Reactions from state actors have been measured yet unmistakably attentive: the administration in Washington issued a statement acknowledging the moral weight of the Vatican’s counsel while affirming its commitment to a “principled yet innovative” approach to AI, the European Commission convened an extraordinary session of its High‑Level Expert Group on Artificial Intelligence to assess the encyclical’s recommendations, whereas Chinese officials described the document as “an expression of cultural values” that must be respected within the framework of national sovereignty, and Indian commentators have highlighted both the alignment with existing ethical draft guidelines and the potential for the encyclical to serve as a diplomatic bridge between disparate regulatory regimes.

Concomitantly, the Vatican announced the establishment of a Pontifical Council for Artificial Intelligence, tasked with convening theologians, technologists and international jurists to draft a universal charter of responsibilities, a move that has already prompted the formation of bilateral dialogues between Rome and New Delhi, as well as between the Holy See and the United Nations Office of the High Commissioner for Human Rights, thereby suggesting that the encyclical may engender a new arena in which moral authority is leveraged to shape tangible regulatory outcomes across continents.

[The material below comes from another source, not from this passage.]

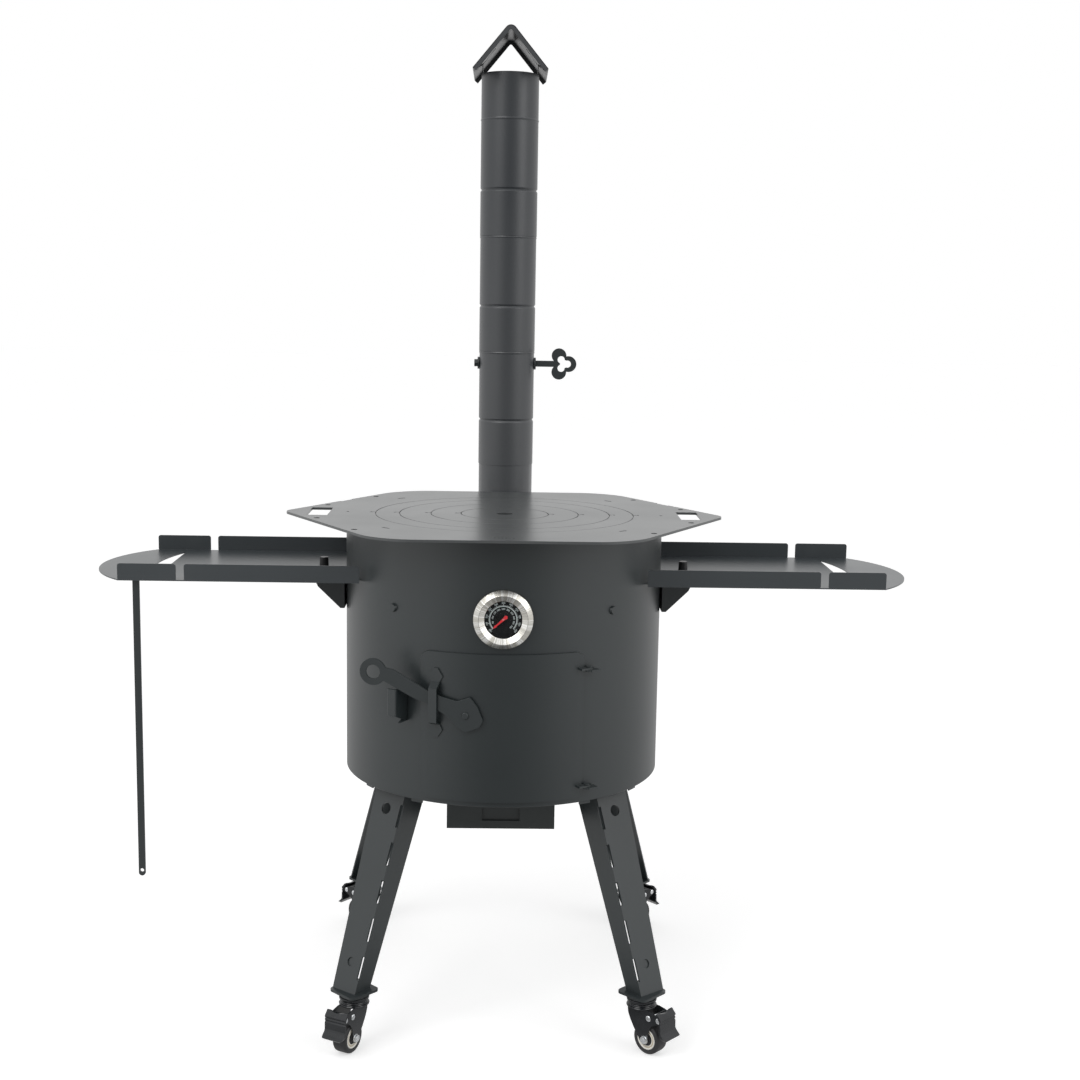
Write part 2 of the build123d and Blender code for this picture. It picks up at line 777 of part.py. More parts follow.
with BuildPart() as top_plate:
    with BuildSketch(Plane.XY.offset(plate_bottom)) as plate_outline:
        with BuildLine():
            Polyline(
                (plate_half_width, 0),
                (plate_corner_x, plate_half_depth),
                (-plate_corner_x, plate_half_depth),
                (-plate_half_width, 0),
                (-plate_corner_x, -plate_half_depth),
                (plate_corner_x, -plate_half_depth),
                close=True,
            )
        make_face()
        side_corners = plate_outline.vertices().filter_by(lambda corner: abs(corner.Y) < plate_tip_radius)
        long_corners = plate_outline.vertices().filter_by(lambda corner: abs(corner.Y) > plate_tip_radius)
        fillet(side_corners, plate_tip_radius)
        fillet(long_corners, plate_corner_radius)
        Circle(ring_lines[0], mode=Mode.SUBTRACT)
        with Locations(*[(side * (hand_hole_inner + hand_hole_width / 2), 0) for side in (-1, 1)]):
            RectangleRounded(hand_hole_width, hand_hole_length, hand_hole_corner, mode=Mode.SUBTRACT)
        for side_x in (-1, 1):
            for side_y in (-1, 1):
                hang_places = [
                    slant_place(along, hang_hole_inset, side_x, side_y)
                    for along in (-hang_hole_spread, hang_hole_spread)
                ]
                with Locations(*hang_places):
                    Circle(hang_hole_radius, mode=Mode.SUBTRACT)
            for along in (-notch_spread / 2, notch_spread / 2):
                with Locations(slant_place(along, 0, side_x, 1)):
                    Rectangle(
                        notch_width, 2 * notch_depth, rotation=side_x * (slant_angle - 90), mode=Mode.SUBTRACT
                    )
            with Locations((side_x * small_hole_place, 0)):
                Circle(small_hole_radius, mode=Mode.SUBTRACT)
        with PolarLocations(drum_radius - drum_wall / 2, 4, start_angle=rim_tab_angle):
            Rectangle(rim_slot_width, rim_slot_length, mode=Mode.SUBTRACT)
        with Locations((0, vent_hole_inset - plate_half_depth)):
            with GridLocations(vent_hole_pitch, vent_hole_pitch, vent_holes, 1):
                Circle(vent_hole_radius, mode=Mode.SUBTRACT)
        ring_notch_cut(ring_lines[0])
    extrude(amount=plate_thickness)
    with BuildSketch(Plane.XY.offset(plate_bottom)):
        Circle(ring_lines[0] + ring_gap)
        Circle(ring_lines[0] - ring_ledge, mode=Mode.SUBTRACT)
        ring_notch_cut(ring_lines[0])
    extrude(amount=plate_thickness / 2)
save(top_plate, "top_plate")

# Rings, each resting on a half-depth ledge of the next one out
ring_names = ("ring_large", "ring_medium", "ring_small")
for ring_name, outer_line, inner_line in zip(ring_names, ring_lines, ring_lines[1:]):
    with BuildPart() as plate_ring:
        with BuildSketch(Plane.XY.offset(plate_middle)):
            Circle(outer_line - ring_gap)
            Circle(inner_line, mode=Mode.SUBTRACT)
            ring_notch_cut(inner_line)
        extrude(amount=plate_thickness / 2)
        with BuildSketch(Plane.XY.offset(plate_bottom)):
            Circle(outer_line - ring_ledge - ring_gap)
            Circle(inner_line - ring_ledge, mode=Mode.SUBTRACT)
            ring_notch_cut(inner_line)
        extrude(amount=plate_thickness / 2)
    save(plate_ring, ring_name)

with BuildPart() as centre_disc:
    with BuildSketch(Plane.XY.offset(plate_middle)):
        Circle(ring_lines[-1] - ring_gap)
        Circle(disc_hole_radius, mode=Mode.SUBTRACT)
    extrude(amount=plate_thickness / 2)
    with BuildSketch(Plane.XY.offset(plate_bottom)):
        Circle(ring_lines[-1] - ring_ledge - ring_gap)
        Circle(disc_hole_radius, mode=Mode.SUBTRACT)
    extrude(amount=plate_thickness / 2)
save(centre_disc, "centre_disc")

# Thermometer on the front of the drum
gauge_back = drum_radius + loose_clearance
gauge_plane = Plane(origin=(0, 0, gauge_height), x_dir=(1, 0, 0), z_dir=(0, -1, 0))
gauge_axis = Axis((0, 0, gauge_height), (0, -1, 0))
dial_front = gauge_back + gauge_case_back + gauge_dial_thickness
glass_front = gauge_back + gauge_window_depth - gauge_lip
needle_back = dial_front + needle_lift
gauge_nut_seat = sqrt(drum_inner**2 - gauge_nut_across**2) - running_clearance

with BuildPart() as gauge_case:
    with BuildSketch(gauge_plane.offset(gauge_back)):
        Circle(gauge_case_radius)
    extrude(amount=gauge_case_depth)
    with BuildSketch(gauge_plane.offset(gauge_back + gauge_case_back)):
        Circle(gauge_dial_radius + running_clearance)
    extrude(amount=gauge_case_depth, mode=Mode.SUBTRACT)
    with BuildSketch(gauge_plane.offset(gauge_back - gauge_stem_length)):
        Circle(gauge_stem_radius)
    extrude(amount=gauge_stem_length)
    with BuildSketch(gauge_plane.offset(gauge_back - gauge_case_back)):
        Circle(needle_pin + running_clearance)
    extrude(amount=2 * gauge_case_back, mode=Mode.SUBTRACT)
    with BuildSketch(gauge_plane.offset(gauge_nut_seat)):
        RegularPolygon(gauge_nut_across / 2, 6, major_radius=False)
        Circle(gauge_stem_radius + running_clearance, mode=Mode.SUBTRACT)
    extrude(amount=-gauge_nut_height)
save(gauge_case, "thermometer_case")

with BuildPart() as gauge_dial:
    with BuildSketch(gauge_plane.offset(gauge_back + gauge_case_back)):
        Circle(gauge_dial_radius)
        Circle(needle_pin + running_clearance, mode=Mode.SUBTRACT)
    extrude(amount=gauge_dial_thickness)
save(gauge_dial, "thermometer_dial")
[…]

Yet the lofty aspirations of the encyclical inevitably invite scrutiny regarding the practical enforceability of moral prescriptions amid a landscape dominated by private-sector innovators and sovereign states that routinely prioritize strategic advantage over abstract ethical ideals, prompting scholars to enquire whether the Vatican’s moral pronouncements possess any juridical weight capable of compelling compliance from corporations that operate beyond the jurisdictional reach of ecclesiastical tribunals, whether the proposed Pontifical Council will secure sufficient funding and technical expertise to influence algorithmic design choices made in distant silicon valleys, thereby shaping the underlying value systems embedded within autonomous decision‑making platforms worldwide, and whether the aspirational language of human dignity can be translated into concrete accountability mechanisms that survive the inevitable pressures of market competition and geopolitical rivalry.

Furthermore, the global community must contemplate whether the encyclical’s emphasis on human‑centred technology exposes systemic deficiencies in existing international treaty frameworks, such as the lack of binding obligations on algorithmic transparency and the absence of a unified monitoring body capable of adjudicating breaches of ethical standards, whether the divergent responses of the United States, the European Union, China and India reveal an underlying hypocrisy in the professed commitment to universal values when national interests dictate selective adoption, and whether the interplay between religious moral authority and secular regulatory processes might ultimately reshape the architecture of global governance, compelling a reassessment of how humanity reconciles the promise of artificial intelligence with the timeless imperative to safeguard the intrinsic worth of every person.